> EXERCISE REQUIREMENTS
Repeat, exactly, the run of lines that opens with the line containing "in its front" and closes with the line containing "obj.matrix_world = Matrix.Identity(4)", and leave all other lines out.

> DATA SUPPLIED
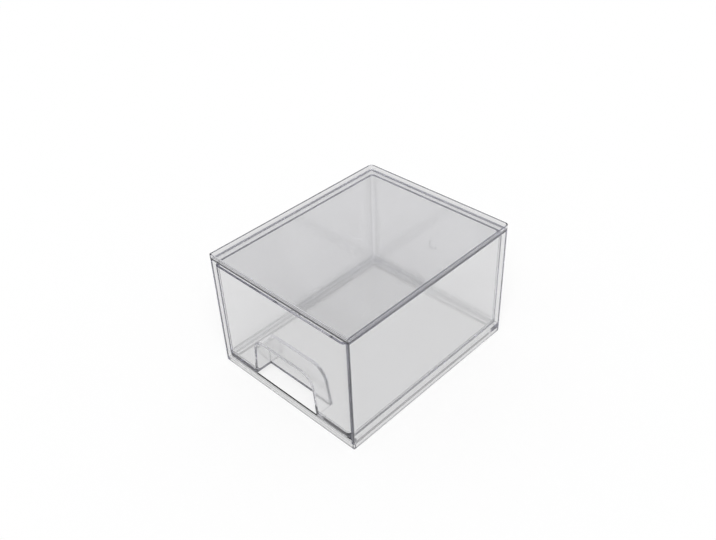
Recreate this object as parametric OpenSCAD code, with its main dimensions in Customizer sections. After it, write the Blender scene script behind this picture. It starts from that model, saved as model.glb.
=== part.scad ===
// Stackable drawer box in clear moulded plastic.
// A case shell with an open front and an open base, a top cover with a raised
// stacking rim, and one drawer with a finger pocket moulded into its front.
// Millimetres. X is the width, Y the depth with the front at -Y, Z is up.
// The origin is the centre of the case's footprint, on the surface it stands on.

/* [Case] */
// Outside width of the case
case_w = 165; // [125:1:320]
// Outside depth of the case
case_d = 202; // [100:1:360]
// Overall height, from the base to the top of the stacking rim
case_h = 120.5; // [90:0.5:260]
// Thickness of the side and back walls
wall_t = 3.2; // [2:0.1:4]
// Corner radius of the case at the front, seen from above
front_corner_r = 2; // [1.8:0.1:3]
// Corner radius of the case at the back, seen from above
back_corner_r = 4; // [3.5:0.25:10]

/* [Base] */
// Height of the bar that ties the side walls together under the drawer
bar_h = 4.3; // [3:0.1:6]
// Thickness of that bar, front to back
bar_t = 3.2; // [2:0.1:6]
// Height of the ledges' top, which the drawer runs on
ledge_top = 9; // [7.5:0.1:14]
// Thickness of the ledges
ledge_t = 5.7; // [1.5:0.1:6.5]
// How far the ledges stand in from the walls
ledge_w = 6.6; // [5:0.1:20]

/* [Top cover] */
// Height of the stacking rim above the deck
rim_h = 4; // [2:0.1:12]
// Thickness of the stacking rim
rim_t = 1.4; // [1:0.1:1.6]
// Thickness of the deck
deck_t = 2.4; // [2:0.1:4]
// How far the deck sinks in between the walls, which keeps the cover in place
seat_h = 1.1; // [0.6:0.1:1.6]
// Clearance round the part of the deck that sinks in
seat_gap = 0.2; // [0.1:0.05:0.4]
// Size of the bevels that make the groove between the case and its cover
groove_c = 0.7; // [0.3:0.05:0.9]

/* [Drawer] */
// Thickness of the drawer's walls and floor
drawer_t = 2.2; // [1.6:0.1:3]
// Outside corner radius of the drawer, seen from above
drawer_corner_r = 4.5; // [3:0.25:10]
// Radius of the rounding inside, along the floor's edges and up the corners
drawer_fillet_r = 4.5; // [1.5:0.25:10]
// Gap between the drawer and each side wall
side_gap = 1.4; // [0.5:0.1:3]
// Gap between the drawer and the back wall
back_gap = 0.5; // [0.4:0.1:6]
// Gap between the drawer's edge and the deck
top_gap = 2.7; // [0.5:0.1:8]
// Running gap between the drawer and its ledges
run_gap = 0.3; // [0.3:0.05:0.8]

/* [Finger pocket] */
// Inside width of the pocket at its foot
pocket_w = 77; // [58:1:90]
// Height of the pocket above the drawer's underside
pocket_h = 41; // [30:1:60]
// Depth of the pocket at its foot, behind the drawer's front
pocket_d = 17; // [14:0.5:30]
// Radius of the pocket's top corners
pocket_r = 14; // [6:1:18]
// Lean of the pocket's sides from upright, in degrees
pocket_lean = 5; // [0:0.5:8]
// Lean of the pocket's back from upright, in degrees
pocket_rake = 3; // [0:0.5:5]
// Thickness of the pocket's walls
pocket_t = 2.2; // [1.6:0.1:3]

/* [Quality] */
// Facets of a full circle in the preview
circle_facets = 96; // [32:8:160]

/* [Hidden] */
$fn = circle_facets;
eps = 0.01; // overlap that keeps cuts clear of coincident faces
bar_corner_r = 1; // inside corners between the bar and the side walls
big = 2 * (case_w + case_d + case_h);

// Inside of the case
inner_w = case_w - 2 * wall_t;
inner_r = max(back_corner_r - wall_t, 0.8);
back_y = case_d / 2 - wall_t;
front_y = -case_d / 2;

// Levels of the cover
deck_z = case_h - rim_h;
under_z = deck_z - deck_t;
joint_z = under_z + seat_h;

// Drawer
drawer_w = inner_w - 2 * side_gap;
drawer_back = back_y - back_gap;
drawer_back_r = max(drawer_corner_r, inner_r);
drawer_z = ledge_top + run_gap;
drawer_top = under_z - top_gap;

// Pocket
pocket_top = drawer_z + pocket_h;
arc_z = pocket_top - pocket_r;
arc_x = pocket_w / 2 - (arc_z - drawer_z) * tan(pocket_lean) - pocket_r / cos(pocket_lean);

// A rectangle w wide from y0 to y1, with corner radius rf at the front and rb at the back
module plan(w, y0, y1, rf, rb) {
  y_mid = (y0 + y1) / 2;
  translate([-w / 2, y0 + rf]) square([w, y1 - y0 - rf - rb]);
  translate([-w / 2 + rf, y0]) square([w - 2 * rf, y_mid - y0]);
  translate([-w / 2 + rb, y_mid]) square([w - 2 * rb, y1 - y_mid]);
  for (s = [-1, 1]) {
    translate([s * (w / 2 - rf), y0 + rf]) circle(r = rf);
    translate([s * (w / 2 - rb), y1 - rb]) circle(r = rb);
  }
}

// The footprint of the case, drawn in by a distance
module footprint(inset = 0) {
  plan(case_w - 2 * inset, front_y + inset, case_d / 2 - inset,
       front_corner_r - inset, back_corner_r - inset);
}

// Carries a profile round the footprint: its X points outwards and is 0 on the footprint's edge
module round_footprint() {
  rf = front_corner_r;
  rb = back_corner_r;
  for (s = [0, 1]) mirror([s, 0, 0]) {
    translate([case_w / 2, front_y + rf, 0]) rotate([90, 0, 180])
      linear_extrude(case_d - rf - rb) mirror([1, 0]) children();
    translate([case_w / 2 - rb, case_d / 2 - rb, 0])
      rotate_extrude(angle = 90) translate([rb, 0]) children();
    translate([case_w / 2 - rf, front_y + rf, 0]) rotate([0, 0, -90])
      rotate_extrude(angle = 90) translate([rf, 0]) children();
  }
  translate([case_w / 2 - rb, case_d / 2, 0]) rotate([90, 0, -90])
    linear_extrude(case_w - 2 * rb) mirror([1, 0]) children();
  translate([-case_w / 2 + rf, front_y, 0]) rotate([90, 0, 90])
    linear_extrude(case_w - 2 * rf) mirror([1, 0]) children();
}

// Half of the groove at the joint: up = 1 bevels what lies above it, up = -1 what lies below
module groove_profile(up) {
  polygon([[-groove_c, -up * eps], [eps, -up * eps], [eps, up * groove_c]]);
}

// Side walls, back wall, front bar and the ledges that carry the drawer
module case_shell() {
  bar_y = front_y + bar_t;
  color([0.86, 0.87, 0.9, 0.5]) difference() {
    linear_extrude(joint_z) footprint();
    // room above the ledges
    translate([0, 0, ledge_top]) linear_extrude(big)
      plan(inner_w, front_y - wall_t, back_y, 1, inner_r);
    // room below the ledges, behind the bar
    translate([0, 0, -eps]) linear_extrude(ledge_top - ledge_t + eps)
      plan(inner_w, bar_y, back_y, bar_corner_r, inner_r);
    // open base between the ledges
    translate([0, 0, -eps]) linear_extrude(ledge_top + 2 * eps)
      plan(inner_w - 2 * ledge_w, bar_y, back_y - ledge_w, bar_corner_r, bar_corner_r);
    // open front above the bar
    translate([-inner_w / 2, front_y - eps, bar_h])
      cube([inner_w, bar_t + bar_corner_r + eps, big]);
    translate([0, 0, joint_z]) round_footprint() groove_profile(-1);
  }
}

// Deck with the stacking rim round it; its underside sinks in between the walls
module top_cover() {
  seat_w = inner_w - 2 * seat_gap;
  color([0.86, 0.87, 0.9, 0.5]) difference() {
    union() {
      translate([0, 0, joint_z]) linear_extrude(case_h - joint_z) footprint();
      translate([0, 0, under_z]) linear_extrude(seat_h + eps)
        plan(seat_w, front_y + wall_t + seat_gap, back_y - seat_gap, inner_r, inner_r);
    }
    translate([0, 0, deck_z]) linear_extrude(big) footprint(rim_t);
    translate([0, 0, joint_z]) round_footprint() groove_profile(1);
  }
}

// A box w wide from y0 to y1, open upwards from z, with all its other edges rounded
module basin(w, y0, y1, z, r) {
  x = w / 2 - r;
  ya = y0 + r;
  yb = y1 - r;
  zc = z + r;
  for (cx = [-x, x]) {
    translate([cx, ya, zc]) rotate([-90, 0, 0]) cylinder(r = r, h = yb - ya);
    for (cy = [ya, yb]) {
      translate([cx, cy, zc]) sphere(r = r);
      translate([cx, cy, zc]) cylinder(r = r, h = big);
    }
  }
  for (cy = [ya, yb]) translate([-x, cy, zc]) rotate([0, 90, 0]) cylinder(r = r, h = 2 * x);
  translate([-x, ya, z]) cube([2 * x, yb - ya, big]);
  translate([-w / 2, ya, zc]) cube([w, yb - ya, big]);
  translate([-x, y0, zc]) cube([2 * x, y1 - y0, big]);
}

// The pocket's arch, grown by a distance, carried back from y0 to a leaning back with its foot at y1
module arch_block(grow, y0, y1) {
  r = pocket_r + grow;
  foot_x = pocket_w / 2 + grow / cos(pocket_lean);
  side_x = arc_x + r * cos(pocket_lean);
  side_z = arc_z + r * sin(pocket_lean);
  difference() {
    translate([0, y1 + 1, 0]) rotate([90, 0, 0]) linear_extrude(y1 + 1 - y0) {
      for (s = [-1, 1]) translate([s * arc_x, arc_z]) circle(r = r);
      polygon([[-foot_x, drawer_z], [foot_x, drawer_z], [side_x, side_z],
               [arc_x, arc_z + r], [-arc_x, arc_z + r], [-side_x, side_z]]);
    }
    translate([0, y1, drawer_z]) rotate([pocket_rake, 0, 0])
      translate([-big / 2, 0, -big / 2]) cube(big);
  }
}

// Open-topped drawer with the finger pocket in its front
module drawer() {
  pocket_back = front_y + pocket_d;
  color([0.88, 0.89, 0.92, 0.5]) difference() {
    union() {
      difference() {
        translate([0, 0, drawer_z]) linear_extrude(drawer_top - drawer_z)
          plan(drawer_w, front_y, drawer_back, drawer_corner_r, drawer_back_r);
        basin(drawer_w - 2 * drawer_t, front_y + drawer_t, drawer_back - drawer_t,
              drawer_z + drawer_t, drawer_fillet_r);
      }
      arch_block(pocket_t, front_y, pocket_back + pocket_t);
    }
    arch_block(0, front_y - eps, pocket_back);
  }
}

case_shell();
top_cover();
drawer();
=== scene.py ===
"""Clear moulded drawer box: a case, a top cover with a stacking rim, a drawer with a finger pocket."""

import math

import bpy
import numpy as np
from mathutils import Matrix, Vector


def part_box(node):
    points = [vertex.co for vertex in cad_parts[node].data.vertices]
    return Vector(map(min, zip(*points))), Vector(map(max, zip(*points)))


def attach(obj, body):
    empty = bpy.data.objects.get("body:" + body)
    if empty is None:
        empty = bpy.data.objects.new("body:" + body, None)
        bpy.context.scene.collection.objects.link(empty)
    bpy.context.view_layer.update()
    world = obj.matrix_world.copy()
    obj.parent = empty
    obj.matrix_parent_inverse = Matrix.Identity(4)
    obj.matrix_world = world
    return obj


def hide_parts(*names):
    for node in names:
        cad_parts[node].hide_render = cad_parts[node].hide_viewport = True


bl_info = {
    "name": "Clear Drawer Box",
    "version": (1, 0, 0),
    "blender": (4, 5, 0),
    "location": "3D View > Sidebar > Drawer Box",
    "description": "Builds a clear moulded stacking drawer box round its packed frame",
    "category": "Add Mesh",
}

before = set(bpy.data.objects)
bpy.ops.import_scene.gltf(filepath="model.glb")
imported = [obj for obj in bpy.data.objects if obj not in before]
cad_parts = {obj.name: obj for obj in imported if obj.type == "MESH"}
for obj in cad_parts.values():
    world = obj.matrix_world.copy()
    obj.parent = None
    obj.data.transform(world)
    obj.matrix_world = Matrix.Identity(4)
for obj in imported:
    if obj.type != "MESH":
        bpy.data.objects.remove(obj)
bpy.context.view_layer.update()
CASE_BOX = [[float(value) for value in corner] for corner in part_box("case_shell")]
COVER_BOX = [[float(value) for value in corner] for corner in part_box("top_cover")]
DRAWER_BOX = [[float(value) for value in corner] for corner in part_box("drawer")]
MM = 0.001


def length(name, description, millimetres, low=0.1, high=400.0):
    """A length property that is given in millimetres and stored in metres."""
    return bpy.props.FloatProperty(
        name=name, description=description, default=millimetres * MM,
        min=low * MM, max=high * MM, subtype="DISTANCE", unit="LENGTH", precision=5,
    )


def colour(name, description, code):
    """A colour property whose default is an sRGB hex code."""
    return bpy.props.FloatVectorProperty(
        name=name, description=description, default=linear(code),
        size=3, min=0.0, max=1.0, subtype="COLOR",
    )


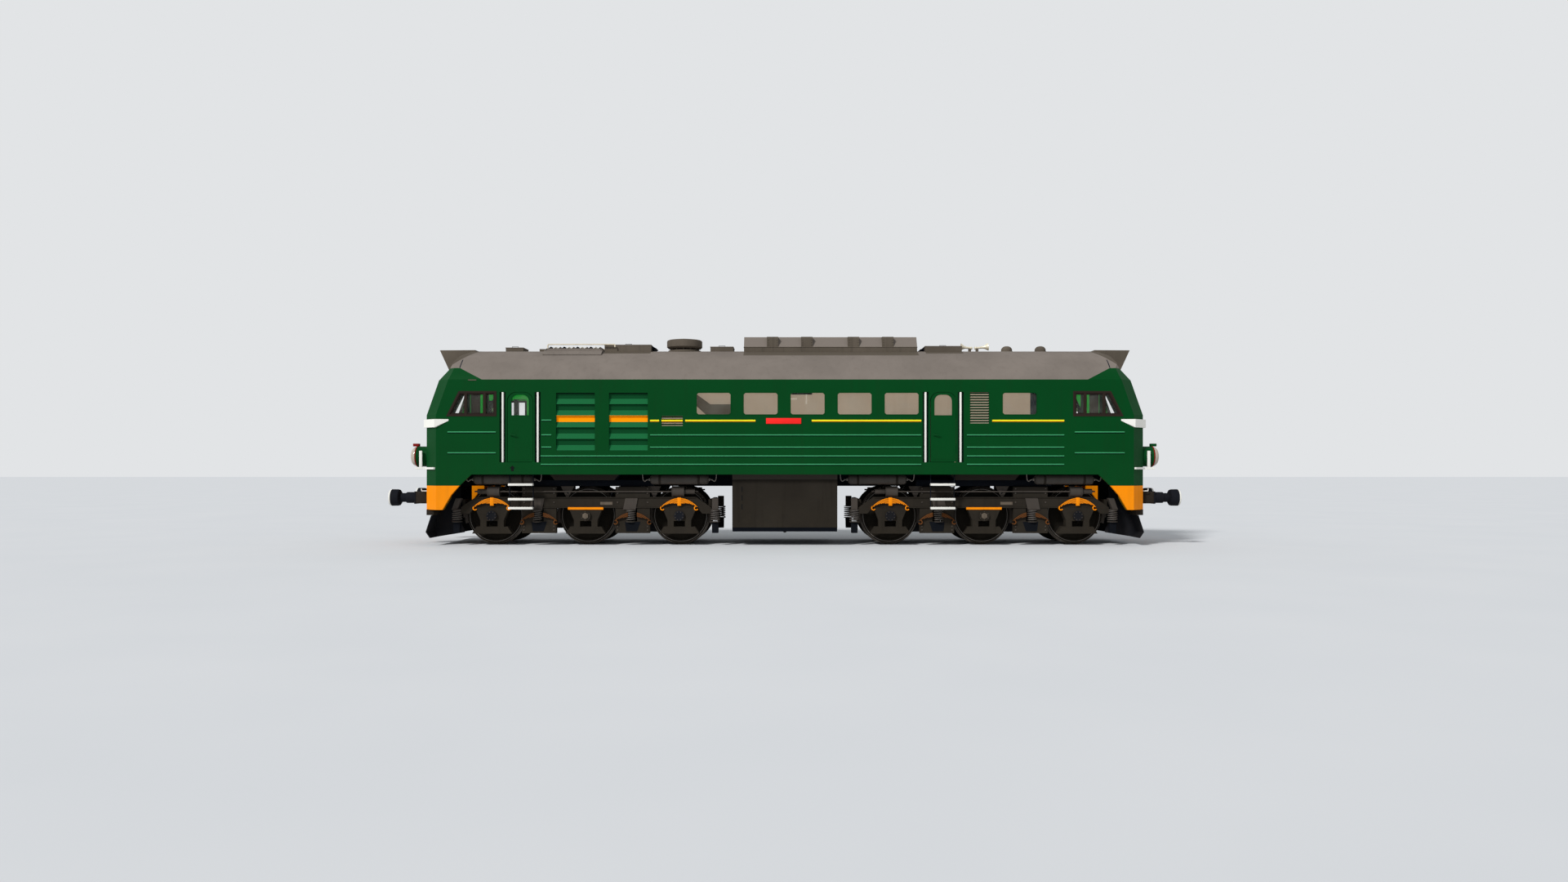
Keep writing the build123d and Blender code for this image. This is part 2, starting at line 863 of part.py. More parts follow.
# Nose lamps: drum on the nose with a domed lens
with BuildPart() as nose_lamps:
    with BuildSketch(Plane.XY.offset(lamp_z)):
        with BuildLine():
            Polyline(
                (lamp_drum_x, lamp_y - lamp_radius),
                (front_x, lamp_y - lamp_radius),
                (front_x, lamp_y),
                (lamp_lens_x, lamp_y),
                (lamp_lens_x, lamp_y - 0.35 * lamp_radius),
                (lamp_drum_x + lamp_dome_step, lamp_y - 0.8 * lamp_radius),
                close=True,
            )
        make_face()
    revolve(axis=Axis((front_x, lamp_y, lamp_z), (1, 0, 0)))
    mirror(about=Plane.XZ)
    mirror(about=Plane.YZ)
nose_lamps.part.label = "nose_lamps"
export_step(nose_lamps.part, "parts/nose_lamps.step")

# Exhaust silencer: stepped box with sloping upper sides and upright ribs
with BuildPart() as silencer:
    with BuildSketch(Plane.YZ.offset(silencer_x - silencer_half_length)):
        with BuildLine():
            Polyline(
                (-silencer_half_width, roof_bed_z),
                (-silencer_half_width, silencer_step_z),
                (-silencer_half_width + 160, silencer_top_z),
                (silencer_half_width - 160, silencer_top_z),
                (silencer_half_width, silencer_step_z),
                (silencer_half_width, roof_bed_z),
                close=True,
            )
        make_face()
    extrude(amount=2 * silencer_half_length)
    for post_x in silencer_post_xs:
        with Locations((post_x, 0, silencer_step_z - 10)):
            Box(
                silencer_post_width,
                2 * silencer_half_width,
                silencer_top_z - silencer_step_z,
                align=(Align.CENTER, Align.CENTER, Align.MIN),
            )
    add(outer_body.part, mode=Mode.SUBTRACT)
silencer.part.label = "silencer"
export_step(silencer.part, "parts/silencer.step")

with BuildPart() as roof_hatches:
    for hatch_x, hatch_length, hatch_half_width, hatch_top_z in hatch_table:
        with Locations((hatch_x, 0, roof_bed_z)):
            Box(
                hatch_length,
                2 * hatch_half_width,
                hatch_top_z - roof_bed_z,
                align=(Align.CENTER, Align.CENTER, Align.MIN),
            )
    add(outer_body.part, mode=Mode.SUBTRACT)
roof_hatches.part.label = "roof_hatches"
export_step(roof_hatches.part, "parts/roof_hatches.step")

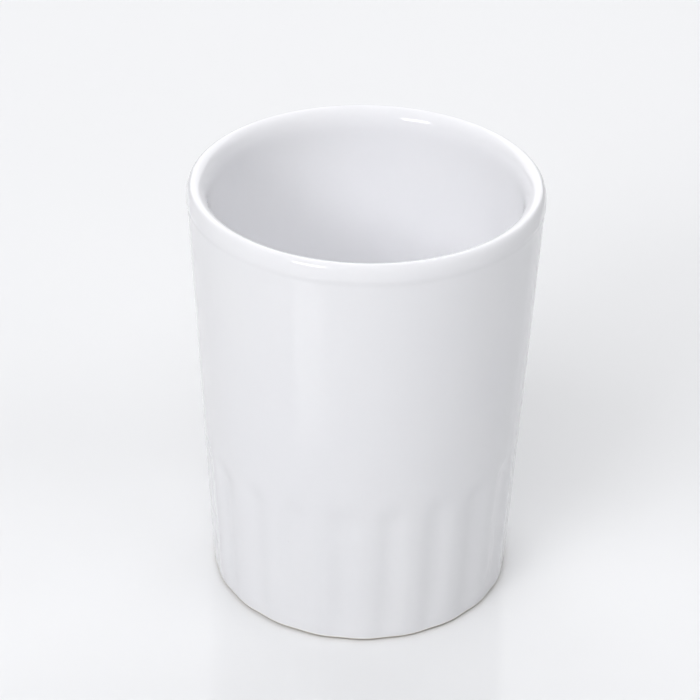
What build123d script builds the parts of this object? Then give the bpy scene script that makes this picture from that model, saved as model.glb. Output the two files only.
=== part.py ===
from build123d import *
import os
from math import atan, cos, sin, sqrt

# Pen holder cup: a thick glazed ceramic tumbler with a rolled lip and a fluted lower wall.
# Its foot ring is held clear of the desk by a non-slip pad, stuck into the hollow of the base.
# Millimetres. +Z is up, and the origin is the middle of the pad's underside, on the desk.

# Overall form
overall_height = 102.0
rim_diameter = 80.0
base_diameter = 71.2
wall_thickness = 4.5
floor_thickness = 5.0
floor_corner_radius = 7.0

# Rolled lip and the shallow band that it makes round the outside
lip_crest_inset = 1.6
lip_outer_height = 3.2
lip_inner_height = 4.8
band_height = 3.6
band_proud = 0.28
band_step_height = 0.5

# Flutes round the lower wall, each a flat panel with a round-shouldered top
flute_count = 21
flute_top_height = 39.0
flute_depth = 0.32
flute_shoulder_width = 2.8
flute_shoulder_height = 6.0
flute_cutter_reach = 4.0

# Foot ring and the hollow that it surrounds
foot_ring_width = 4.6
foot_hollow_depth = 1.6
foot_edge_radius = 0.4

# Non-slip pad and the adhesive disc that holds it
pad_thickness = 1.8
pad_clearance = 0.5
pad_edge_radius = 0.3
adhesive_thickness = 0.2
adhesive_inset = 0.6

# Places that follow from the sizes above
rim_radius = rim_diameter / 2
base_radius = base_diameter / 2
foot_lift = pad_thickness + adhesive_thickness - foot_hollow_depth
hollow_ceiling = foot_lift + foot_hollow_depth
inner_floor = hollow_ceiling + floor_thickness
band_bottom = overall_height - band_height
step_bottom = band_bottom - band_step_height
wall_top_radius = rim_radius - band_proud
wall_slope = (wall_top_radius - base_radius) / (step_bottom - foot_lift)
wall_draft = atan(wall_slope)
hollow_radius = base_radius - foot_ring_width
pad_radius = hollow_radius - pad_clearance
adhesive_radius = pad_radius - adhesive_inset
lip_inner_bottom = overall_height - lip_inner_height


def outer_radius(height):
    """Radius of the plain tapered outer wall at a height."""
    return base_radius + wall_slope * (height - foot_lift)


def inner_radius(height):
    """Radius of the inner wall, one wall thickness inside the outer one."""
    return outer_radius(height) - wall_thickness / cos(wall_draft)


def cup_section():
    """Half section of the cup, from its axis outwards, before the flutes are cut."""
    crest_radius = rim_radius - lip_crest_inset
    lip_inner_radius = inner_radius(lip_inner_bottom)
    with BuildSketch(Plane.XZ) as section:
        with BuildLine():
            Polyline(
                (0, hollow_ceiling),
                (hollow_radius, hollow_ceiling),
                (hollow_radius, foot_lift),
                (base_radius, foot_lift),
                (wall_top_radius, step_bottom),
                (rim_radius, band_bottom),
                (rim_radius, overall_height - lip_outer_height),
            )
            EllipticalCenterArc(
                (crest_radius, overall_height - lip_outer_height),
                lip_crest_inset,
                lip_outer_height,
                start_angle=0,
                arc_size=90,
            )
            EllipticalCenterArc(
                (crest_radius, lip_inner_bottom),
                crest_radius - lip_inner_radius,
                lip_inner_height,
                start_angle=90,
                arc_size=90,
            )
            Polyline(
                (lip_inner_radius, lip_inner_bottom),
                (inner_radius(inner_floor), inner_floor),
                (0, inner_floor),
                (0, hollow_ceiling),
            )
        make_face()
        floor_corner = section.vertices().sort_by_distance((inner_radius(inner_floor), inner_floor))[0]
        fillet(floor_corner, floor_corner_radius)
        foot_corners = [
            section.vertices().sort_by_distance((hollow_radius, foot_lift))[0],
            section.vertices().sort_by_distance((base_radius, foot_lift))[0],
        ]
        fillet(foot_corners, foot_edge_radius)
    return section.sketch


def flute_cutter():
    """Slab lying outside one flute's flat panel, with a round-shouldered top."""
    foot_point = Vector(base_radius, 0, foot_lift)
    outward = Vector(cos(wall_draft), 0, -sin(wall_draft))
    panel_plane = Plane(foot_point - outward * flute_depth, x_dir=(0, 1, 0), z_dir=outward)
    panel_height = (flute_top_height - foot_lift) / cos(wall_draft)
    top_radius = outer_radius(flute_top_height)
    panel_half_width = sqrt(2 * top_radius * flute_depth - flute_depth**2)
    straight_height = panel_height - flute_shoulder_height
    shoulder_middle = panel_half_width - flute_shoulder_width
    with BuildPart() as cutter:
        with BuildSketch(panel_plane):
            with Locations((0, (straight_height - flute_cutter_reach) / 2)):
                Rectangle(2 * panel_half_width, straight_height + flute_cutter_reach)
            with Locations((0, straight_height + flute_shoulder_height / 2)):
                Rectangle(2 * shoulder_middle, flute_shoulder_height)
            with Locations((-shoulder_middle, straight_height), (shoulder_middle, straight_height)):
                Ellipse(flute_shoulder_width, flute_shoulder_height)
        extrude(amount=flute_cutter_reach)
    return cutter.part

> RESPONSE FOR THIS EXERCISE
// Open-topped drawer with the finger pocket in its front
module drawer() {
  pocket_back = front_y + pocket_d;
  color([0.88, 0.89, 0.92, 0.5]) difference() {
    union() {
      difference() {
        translate([0, 0, drawer_z]) linear_extrude(drawer_top - drawer_z)
          plan(drawer_w, front_y, drawer_back, drawer_corner_r, drawer_back_r);
        basin(drawer_w - 2 * drawer_t, front_y + drawer_t, drawer_back - drawer_t,
              drawer_z + drawer_t, drawer_fillet_r);
      }
      arch_block(pocket_t, front_y, pocket_back + pocket_t);
    }
    arch_block(0, front_y - eps, pocket_back);
  }
}

case_shell();
top_cover();
drawer();
=== scene.py ===
"""Clear moulded drawer box: a case, a top cover with a stacking rim, a drawer with a finger pocket."""

import math

import bpy
import numpy as np
from mathutils import Matrix, Vector


def part_box(node):
    points = [vertex.co for vertex in cad_parts[node].data.vertices]
    return Vector(map(min, zip(*points))), Vector(map(max, zip(*points)))


def attach(obj, body):
    empty = bpy.data.objects.get("body:" + body)
    if empty is None:
        empty = bpy.data.objects.new("body:" + body, None)
        bpy.context.scene.collection.objects.link(empty)
    bpy.context.view_layer.update()
    world = obj.matrix_world.copy()
    obj.parent = empty
    obj.matrix_parent_inverse = Matrix.Identity(4)
    obj.matrix_world = world
    return obj


def hide_parts(*names):
    for node in names:
        cad_parts[node].hide_render = cad_parts[node].hide_viewport = True


bl_info = {
    "name": "Clear Drawer Box",
    "version": (1, 0, 0),
    "blender": (4, 5, 0),
    "location": "3D View > Sidebar > Drawer Box",
    "description": "Builds a clear moulded stacking drawer box round its packed frame",
    "category": "Add Mesh",
}

before = set(bpy.data.objects)
bpy.ops.import_scene.gltf(filepath="model.glb")
imported = [obj for obj in bpy.data.objects if obj not in before]
cad_parts = {obj.name: obj for obj in imported if obj.type == "MESH"}
for obj in cad_parts.values():
    world = obj.matrix_world.copy()
    obj.parent = None
    obj.data.transform(world)
    obj.matrix_world = Matrix.Identity(4)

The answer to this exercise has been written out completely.